▸ Problem statement
Tell how many lines have the string "joints" in them, and write nothing besides the number.

▸ Information shown
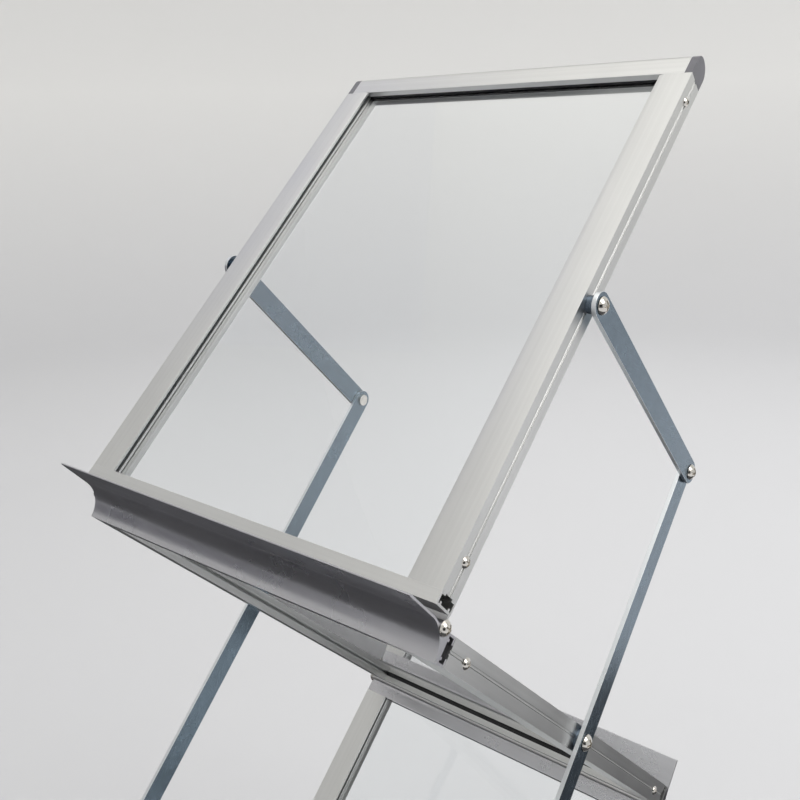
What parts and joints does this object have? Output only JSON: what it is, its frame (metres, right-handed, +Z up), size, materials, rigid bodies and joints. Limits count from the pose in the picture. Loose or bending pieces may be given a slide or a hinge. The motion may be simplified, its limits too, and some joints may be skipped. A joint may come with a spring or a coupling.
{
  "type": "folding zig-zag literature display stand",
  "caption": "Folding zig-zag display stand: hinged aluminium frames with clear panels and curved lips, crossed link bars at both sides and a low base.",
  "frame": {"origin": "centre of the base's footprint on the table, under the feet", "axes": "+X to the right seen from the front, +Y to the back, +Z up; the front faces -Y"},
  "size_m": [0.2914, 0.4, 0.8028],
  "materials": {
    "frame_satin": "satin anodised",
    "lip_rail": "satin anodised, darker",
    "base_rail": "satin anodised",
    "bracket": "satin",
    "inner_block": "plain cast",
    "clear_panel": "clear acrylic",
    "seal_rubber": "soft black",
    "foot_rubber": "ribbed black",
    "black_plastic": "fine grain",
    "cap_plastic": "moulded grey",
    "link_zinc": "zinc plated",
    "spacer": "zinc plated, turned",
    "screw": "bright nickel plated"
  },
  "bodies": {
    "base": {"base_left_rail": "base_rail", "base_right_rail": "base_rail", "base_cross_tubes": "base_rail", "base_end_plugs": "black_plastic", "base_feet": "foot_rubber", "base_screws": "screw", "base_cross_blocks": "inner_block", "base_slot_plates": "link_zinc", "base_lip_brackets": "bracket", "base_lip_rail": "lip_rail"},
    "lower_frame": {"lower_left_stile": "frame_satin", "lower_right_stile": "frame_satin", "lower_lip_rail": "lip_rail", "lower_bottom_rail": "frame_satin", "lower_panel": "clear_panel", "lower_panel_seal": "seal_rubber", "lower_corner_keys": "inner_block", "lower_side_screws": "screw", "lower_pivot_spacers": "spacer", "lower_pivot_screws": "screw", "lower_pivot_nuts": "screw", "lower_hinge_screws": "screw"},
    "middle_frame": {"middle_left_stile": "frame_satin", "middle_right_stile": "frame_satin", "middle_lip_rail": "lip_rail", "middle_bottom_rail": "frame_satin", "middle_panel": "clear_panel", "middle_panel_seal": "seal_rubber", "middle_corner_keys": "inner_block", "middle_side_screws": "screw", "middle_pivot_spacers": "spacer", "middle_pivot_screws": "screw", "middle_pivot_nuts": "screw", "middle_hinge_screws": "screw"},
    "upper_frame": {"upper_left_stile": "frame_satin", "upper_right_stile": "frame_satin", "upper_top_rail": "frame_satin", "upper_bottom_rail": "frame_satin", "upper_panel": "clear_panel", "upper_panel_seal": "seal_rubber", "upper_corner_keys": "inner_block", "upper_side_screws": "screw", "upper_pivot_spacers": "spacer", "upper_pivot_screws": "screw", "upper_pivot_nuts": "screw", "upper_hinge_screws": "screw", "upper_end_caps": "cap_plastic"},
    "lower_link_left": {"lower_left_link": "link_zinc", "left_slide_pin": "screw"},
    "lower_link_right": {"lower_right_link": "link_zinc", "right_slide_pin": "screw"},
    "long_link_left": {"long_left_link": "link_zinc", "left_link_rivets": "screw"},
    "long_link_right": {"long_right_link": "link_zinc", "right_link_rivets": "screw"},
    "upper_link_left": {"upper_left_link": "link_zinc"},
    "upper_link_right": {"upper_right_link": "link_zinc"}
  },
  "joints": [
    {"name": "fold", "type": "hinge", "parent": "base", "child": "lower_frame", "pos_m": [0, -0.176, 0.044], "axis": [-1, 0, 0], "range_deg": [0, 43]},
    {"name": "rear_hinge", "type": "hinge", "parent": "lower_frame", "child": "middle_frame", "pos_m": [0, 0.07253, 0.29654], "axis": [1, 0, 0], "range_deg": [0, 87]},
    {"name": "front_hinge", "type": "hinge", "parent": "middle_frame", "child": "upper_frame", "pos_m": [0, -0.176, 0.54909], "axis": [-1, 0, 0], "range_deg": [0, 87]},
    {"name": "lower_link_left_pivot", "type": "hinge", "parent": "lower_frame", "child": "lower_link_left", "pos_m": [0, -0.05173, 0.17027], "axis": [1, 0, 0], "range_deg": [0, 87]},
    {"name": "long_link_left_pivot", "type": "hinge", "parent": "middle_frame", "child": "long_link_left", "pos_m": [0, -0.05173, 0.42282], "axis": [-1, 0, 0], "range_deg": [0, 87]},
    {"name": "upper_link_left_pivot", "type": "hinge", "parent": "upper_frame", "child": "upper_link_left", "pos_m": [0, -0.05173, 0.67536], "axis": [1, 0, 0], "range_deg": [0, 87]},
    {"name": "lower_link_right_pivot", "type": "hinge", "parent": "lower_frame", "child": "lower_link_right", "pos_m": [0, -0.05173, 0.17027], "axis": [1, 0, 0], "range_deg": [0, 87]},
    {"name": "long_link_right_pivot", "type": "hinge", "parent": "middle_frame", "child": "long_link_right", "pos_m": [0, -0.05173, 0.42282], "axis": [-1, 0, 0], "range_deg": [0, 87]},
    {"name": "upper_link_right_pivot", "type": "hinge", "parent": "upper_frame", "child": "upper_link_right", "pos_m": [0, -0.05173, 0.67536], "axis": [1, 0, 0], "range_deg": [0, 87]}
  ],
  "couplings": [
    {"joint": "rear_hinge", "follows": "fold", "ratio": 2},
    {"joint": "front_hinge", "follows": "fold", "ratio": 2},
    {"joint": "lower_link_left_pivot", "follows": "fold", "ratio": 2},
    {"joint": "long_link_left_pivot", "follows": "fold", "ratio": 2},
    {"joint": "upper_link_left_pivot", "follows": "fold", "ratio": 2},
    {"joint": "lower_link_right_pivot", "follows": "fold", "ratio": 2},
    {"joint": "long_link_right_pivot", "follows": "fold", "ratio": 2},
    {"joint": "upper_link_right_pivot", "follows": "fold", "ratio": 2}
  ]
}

▸ Solution to the problem
2